Restoration and conservation of marine ferrous archaeological artefacts

The alteration of artefacts in a marine environment

The physico-chemical study of iron ingots recovered during the archaeological excavations of a Gallo-Roman shipwreck (1st century BC) off the Saintes-Maries-de-la-Mer coast revealed corrosion products containing chlorine: akaganeite β-FeO_1-x(OH)_1+xCl_x and β-Fe₂(OH)₃Cl, a particularly unstable phase in an oxidizing medium. Certainly, the phases formed during the iron corrosion processes in various environments (marine, terrestrial or atmospheric) can fix certain salts from the medium, including chlorides. After excavation, and if not rapidly stabilized, the artefacts are commonly subjected to new corrosion processes, notably due to the presence of oxygen in the air. This often gives rise to rapid and unavoidable degradation of the corrosion product layers by cracking, causing the loss of unique and irreplaceable centuries-old objects.

Stabilisation by dechlorination

Dechlorination treatments are traditionally used in conservation workshops in order to stabilise objects from archaeological excavations (notably marine). The evaluation of the effectiveness of these treatments, their optimisation or the development of new protocols are part of the daily concerns of the professionals in charge of the protection of these heritage artefacts. Exhaustive knowledge of the transformation experienced by these artefacts during a dechlorination treatment could provide a better understanding to respond to these concerns with greater accuracy. 

Figure 1: iron ingots from archaeological excavations of shipwrecks off the Sainte Marie de la Mer coast © Luc Long

The exposed process

A specific chemical cell was designed in order to identify in situ the phases obtained by the transformation of the corrosion product layers during the dechlorination processes. The cell contains a sample from an iron bar, consisting of metal and corrosion product layers, and either aerated or deaerated chemical solution of NaOH (soda) circulating on the surface of the corrosion product layer. The in situ monitoring of the structural evolution of the corrosion system is carried out on the DIFFABS beamline: micro-beam X-ray diffraction maps reveal the distribution of the various corrosion products on a micrometric scale and their transformation during the treatment.

The initial corrosion system resulting from the iron corrosion processes in the marine environment is mainly composed of iron hydroxychloroxide β-Fe₂(OH)₃Cl. It has been established that this phase is rapidly dissolved by the alkaline chemical treatment solution. Regardless of the oxygen content of the treatment solution, relatively stable corrosion products in solution are formed, such as magnetite (Fe₃O₄) and ferrous hydroxide Fe(OH)₂. However, in an aerated solution, the precipitation of a transition compound called "green rust", mixed-valence states of ferrous hydroxychloride Fe^II3Fe^III(OH)₈Cl · 2H₂O is locally observed. This extremely unstable product is present only during the process in solution, as it is transformed into other corrosion products at the end of the experiment. This compound may be converted into akaganeite, implying a potential danger as to the actual stabilisation of the treated object, since this implies that a residue of the chlorinated phase remains in the corrosion products layer. On the contrary, the use of a de aerated solution leads to the formation of much more stable corrosion products and prevents the formation of intermediate and residual chlorine-containing compounds which may potentially participate in unexpected corrosion recoveries.

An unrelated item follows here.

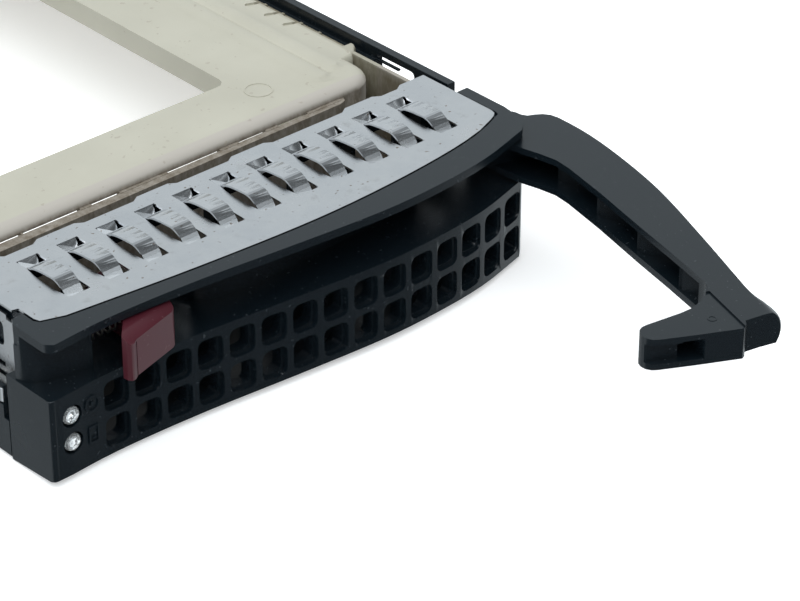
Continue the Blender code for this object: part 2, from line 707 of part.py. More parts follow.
def make_right_rail():
    outer = WIDTH - 0.05
    inner = outer - RAIL_THICKNESS
    body = prism(rail_side(), inner, outer, "x")
    # The top of the rail is thinner
    cut(body, box((inner - 1.0, inner + 0.6), (20.0, RAIL_END + 2.0), (24.0, HEIGHT + 1.0)))
    # Long slot behind the bezel, with a small bar that reaches into it from the back
    slot = prism(rounded_rectangle((31.4, 21.5), (41.8, 25.1), 0.8), 100.0, 110.0, "x")
    cut(body, slot)
    fuse(body, box((inner + 0.6, inner + 1.2), (35.6, 42.2), (23.8, 24.2)))
    cut(body, vents(9.0, 100.0, 110.0))
    cut(body, *rail_screw_holes(outer, inner, False))
    return named(body, "right_rail", black_plastic())


def make_side_contact():
    """Bowed spring strip that touches the bay's wall beside the left rail."""
    path = [(13.6, 0.28), (14.3, 0.0), (15.2, -0.55), (16.0, -0.7)]
    outline = [(x, y) for y, x in path]
    back = [(x + 0.25, y) for y, x in reversed(path)]
    strip = prism(outline + back, 9.9, 12.5)
    fuse(strip, box((0.28, 0.53), (13.4, 14.0), (9.9, 12.5)))
    return named(strip, "side_contact", stainless_steel())


# ---------------------------------------------------------------- drive filler

def filler_outline(inset):
    """Filler from above, with its front edge and its round front-right corner set back by inset."""
    corner = arc((94.2, PLATE_FRONT + 6.0), 6.0 - inset, -90, 0, 6)
    right = 0.3 * inset
    return ([(FILLER_LEFT, PLATE_FRONT + inset)] + corner
            + [(100.2 - inset, 43.5 + right), (102.3, 44.0 + right), (FILLER_RIGHT, 45.8 + right),
               (FILLER_RIGHT, FILLER_BACK), (FILLER_LEFT, FILLER_BACK)])


def make_filler():
    # The front edge of the top plate is round
    profile = [(FILLER_BOTTOM, 0.0), (24.0, 0.0), (24.6, 0.25), (25.1, 0.8), (25.42, 1.6),
               (FILLER_TOP, 2.8)]
    body = loft([[(x, y, z) for x, y in filler_outline(inset)] for z, inset in profile])
    # Hollow underneath, open at the front below the plate
    shell = FILLER_SHELL
    inside = [(FILLER_LEFT + shell, 30.0), (90.5, 30.0), (90.5, PLATE_FRONT + shell),
              (94.2, PLATE_FRONT + shell), (97.0, PLATE_FRONT + 3.2), (98.2, PLATE_FRONT + 6.0),
              (98.2, 47.0), (101.9, 50.0), (101.9, FILLER_BACK - shell),
              (FILLER_LEFT + shell, FILLER_BACK - shell)]
    cut(body, prism(inside, -1.0, FILLER_TOP - shell))
    # Low wall before the plate, joined to it between the slits
    wall = [(FILLER_LEFT, 32.4), (50.0, 33.0), (89.6, 33.5), (91.0, 34.0), (91.6, 35.2), (91.6, 38.0),
            (89.6, 38.0), (89.6, 34.65), (FILLER_LEFT + 1.8, 34.65), (FILLER_LEFT + 1.8, 38.0),
            (FILLER_LEFT, 38.0)]
    fuse(body, prism(wall, FILLER_BOTTOM, WALL_TOP))
    joints = [FILLER_LEFT] + [edge for slit in SLITS for edge in slit] + [90.5]
    bridges = [box((left, right), (34.4, PLATE_FRONT + 0.6), (22.2, WALL_TOP + 0.1))
               for left, right in zip(joints[0::2], joints[1::2])]
    fuse(body, join(bridges))
    # Flank that runs forward beside the right rail
    fuse(body, box((101.8, 102.6), (28.8, 47.0), (FILLER_BOTTOM, 25.4)))
    # Through opening with a turned-down lip
    collar = rounded_rectangle((OPENING_X[0] - LIP_WALL, OPENING_Y[0] - LIP_WALL),
                               (OPENING_X[1] + LIP_WALL, OPENING_Y[1] + LIP_WALL), 3.0, 3)
    fuse(body, prism(collar, LIP_BOTTOM, FILLER_TOP - 0.5))
    hole = rounded_rectangle((OPENING_X[0], OPENING_Y[0]), (OPENING_X[1], OPENING_Y[1]), 2.0, 3)
    cut(body, prism(hole, -2.0, FILLER_TOP + 2.0))
    # Two long ridges right of the opening
    for left, right, front_y in RIDGES:
        rings = []
        for z, inset in ((FILLER_TOP - 0.4, -0.6), (FILLER_TOP, -0.4), (FILLER_TOP + RIDGE_HEIGHT, 0.5)):
            low = (left + inset, front_y + inset)
            high = (right - inset, FILLER_BACK - 8.0)
            rings.append([(x, y, z) for x, y in rounded_rectangle(low, high, 1.4 - inset, 4)])
        fuse(body, loft(rings))
    # Lower strip along the right side, crossed by small ribs, and three drain grooves into it
    cut(body, box((STRIP_LEFT, FILLER_RIGHT + 1.0), (47.2, FILLER_BACK - 2.0), (STRIP_Z, 27.0)))
    ribs = [box((STRIP_LEFT - 0.1, FILLER_RIGHT - 0.5), (y, y + 0.7), (STRIP_Z - 0.1, STRIP_Z + 0.6))
            for y in STRIP_RIBS]
    fuse(body, join(ribs))
    drains = []
    for y in DRAINS:
        mouth = [(STRIP_LEFT + 0.2, y - 1.0), (STRIP_LEFT + 0.2, y - 0.3)]
        drains.append(prism(arc((100.0, y), 0.65, 80, 260, 4) + mouth, FILLER_TOP - 0.45, 27.0))
    cut(body, join(drains))
    # Screw threads in both sides
    threads = []
    bosses = []
    for y in SCREW_Y:
        threads.append(cylinder((y, SCREW_Z), 1.6, 0.0, 7.0, "x", 12))
        threads.append(cylinder((y, SCREW_Z), 1.6, 100.0, 108.0, "x", 12))
        bosses.append(box((FILLER_LEFT + 0.5, 9.0), (y - 4.0, y + 4.0), (2.0, 11.0)))
        bosses.append(box((97.9, FILLER_RIGHT - 0.5), (y - 4.0, y + 4.0), (2.0, 11.0)))
    fuse(body, join(bosses))
    cut(body, join(threads))
    return named(body, "drive_filler", cream_plastic())


# ---------------------------------------------------------------- screws

def make_screw(name, place, outer, inwards, length, head_radius=2.2):
    """Flat-headed screw along x with a cross recess; inwards is +1 at the left, -1 at the right."""
    def span(start, end):
        ends = (outer + inwards * start, outer + inwards * end)
        return min(ends), max(ends)
    screw = cylinder(place, head_radius, *span(0.1, 0.95), "x", 16)
    fuse(screw, cylinder(place, 1.05, *span(0.5, length), "x", 12))
    y, z = place
    cut(screw, box(span(-0.5, 0.5), (y - 1.2, y + 1.2), (z - 0.25, z + 0.25)))
    cut(screw, box(span(-0.5, 0.5), (y - 0.25, y + 0.25), (z - 1.2, z + 1.2)))
    return named(screw, name, zinc_steel())


def make_screws():
    left = 0.05
    right = WIDTH - 0.05
    for side, outer, inwards, y, length in (("left", left, 1, LEFT_RAIL_SCREW_Y, 8.6),
                                            ("right", right, -1, RAIL_SCREW_Y, 7.0)):
        for level, z in zip(("lower", "upper"), RAIL_SCREW_Z):
            make_screw(f"rail_screw_{side}_{level}", (y, z), outer, inwards, length)
    for side, outer, inwards in (("left", left, 1), ("right", right, -1)):
        for end, y in zip(("front", "rear"), SCREW_Y):
            make_screw(f"filler_screw_{side}_{end}", (y, SCREW_Z), outer, inwards, 6.0)


def clear_scene():
    for item in list(bpy.data.objects):
        bpy.data.objects.remove(item)


def main():
    clear_scene()
    make_bezel()
    make_shield()
    make_left_rail()
    make_right_rail()
    make_side_contact()
    make_filler()
    make_lever()
    make_pivot_pin()
    make_button()
    make_button_spring()
    for name, z in zip(("light_pipe_lower", "light_pipe_upper"), PIPE_ROWS):
        make_light_pipe(name, z)
    make_screws()


main()
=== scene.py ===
"""Looks for the hot-swap drive carrier: surface finishes, small details, light and camera.

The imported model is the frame.  Every visible piece is a copy of its CAD node, or a small detail
laid on one, with a procedural material.  Lengths in the part's own layout are
millimetres from the left side and from the front-left corner, as the CAD lays them out.
"""
import json
import random
from math import cos, pi, radians, sin

import bmesh
import bpy
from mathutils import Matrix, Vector


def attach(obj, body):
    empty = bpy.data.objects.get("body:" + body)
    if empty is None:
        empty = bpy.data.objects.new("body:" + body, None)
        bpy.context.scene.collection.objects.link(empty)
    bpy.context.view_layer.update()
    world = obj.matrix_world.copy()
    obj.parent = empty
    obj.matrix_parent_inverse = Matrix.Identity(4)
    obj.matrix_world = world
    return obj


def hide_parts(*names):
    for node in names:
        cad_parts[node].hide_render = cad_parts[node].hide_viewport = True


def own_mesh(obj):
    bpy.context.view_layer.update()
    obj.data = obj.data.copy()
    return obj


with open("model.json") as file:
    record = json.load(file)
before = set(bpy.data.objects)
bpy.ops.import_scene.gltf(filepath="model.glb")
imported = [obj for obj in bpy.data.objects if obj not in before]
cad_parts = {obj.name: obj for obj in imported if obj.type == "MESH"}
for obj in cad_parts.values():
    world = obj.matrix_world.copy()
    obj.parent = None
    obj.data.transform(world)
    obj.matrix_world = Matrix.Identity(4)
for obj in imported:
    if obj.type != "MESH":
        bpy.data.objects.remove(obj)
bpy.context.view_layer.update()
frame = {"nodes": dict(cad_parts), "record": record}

MM = 0.001
HALF_WIDTH = 53.5
ORIGIN_DEPTH = 18.0
LEVER_PIVOT = (104.18, 12.43)
LEVER_OPEN = radians(73.8)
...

Figure 2: Experimental environment on the DiffAbs beamline. The chemical cell containing the archaeological sample was mounted in reflection geometry in relation to the X-ray beam. The 10 µm  x 10 μm microbeam incident is obtained using the upstream Kirkpatrick-Baez (KB) geometrical optics. The diffracted x-rays are collected via an XPAD3.2 hybrid pixel detector (ImXPAD).

This study highlighted the physical processes of the stabilisation treatments of iron artefacts in order to optimise them by controlling parameters such as the aeration of the treatment solution. The conclusion of this study leads us to recommend the stabilisation of artefacts by using a de aerated treatment medium whenever possible within the conservation workshops, in order to ensure long-term conservation of the metal and consequently the collection.

Figure 3: X-ray diffraction maps showing the distribution of the three main phases and their transformation during monitoring of dechlorination treatment on an area of ​​the archaeological iron sample.